This season, we're going to have a post after each game that breaks down some of the controversial decisions from the officiating crew in the game.
Bengals 2-15 (leading to no Jets first downs)
Jets 10-106 (leading to one Bengals first down)
Plays where the call was obvious, uncontroversial or not visible on broadcast footage
- Darryl Roberts called for holding on a kickoff return, so the Jets had to start their drive from inside their 10. This was well away from the ball and not visible on broadcast footage.
- Kelvin Beachum illegal block in the back to negate Bilal Powell's 23-yard catch and run. This was a clear two-handed shove and, it appeared, wasn't necessary. This negated the only time the Jets got inside the Bengals red zone all day.
- Neville Hewitt defensive pass interference for 39 yards down to the five to set up a touchdown. Automatic call when the defensive player doesn't look back to the ball and the receiver can't make a play on it, even when contact is minimal or initiated by the receiver.
- Tom Compton false start. Clearly flinched before the snap.
- Bengals delay of game. Deliberately let the clock run out after failing to get the Jets to jump offside on 4th-and-2.
- Brandon Shell false start. Jumped too early.
Penalties warranting further discussion or explanation
- Ryan Griffin holding on a kick-off return to again force the Jets to start inside their 10-yard line. The officials didn't call a number on this play but the official gamebook credited the penalty to Griffin. If it was on him, it appeared to be both harsh and unnecessary.
- Auden Tate illegal block in the back on Kyle Phillips to negate a big gain by Joe Mixon. This was arguably a weak call as he initially started blocking him from the side, although he did give a big shove to Phillps' back as he turned away from him, but, other than the deliberate delay of game, it was the only penalty called on the Bengals all day. Justice was arguably done though, because a pulling John Miller did appear to commit a block in the back penalty on James Burgess on the same play. While it's always possible they just called the wrong guy's number, this doesn't look like it was the case. They just missed one call and then erroneously (perhaps) made the same call on someone else.
- Holding by Compton to negate Le'Veon Bell's longest run of the season on 3rd-and-14. This was a turning point because it would have moved the Jets into Bengals' territory with some momentum down 11 in the third quarter. As the announcers noted, Compton made a cut block but was perhaps called for wrapping his arm around the defender's leg as he took him down. Looking at the replay, it doesn't look like that was his intention and he may have just been really unlucky with the way the he fell giving that appearance. Either way it did not affect the play, so it was unfortunate.

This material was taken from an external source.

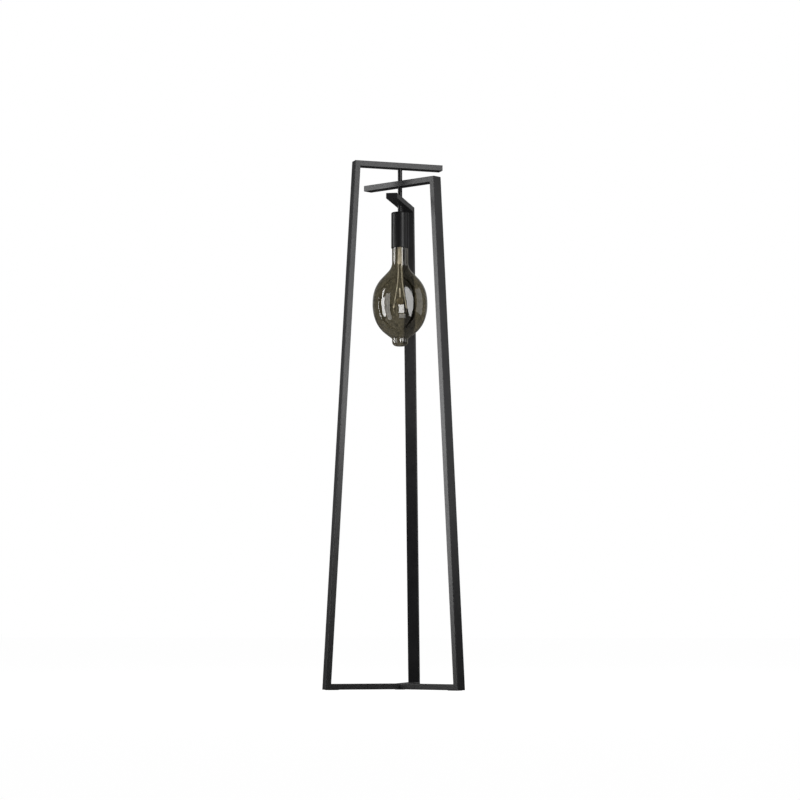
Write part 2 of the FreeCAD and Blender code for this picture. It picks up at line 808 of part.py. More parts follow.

- Beachum holding in the end zone for a Bengals safety. This looked innocuous at first, because Beachum seemed to have his man under control. However, even though Beachum didn't like the call, it was definitely right because he reached across his man with his arm across his chest and a handful of jersey. Unfortunately, the ball was gone before the hold occurred so Beachum could have let go and the play would have been unaffected.
- Beachum holding penalty in the fourth quarter. He didn't like this call either, but it was somewhat similar. This time it was a running play and his man got inside leverage and Beachum reached across him. However, he let go almost immediately and this was arguably a little harsh.
- Jonotthan Harrison holding penalty in the fourth quarter. This was a blown protection up-front and Harrison had to try and recover to ride the interior rusher out of the play up the field. He succeeded in doing this, but despite his best efforts to keep his hands inside, it looked like he had to reach outside to slow his man up. Sam Darnold was sacked anyway as he stepped up.
A strange game saw the referees seemingly reluctant to flag anything apart from holding against the Jets which they called six times. All of those calls came under the category of being the sort of things you often see called but at the same time you sometimes see blockers get away with them.
It's rare to see a game with so few coverage penalties - Hewitt's pass interference was the only one called - and no illegal hits or roughing calls. With that said, there weren't really any significant obvious missed calls that stood out. The Jets' linemen and receivers will assuredly say that they were held at some point and didn't get a call though.
There maybe should have been an illegal hands to the face call on Quinnen Williams at one point and a penalty on Harvey Langi for knocking down the punter, but it seemed to be a mostly clean game from the Bengals.
There were also no replay reviews and any plays that might have been challenged, including a couple of low Robby Anderson catches and a few Bengals passes where the receiver got his feet inbounds on one but not the other, were clear enough not to warrant another look.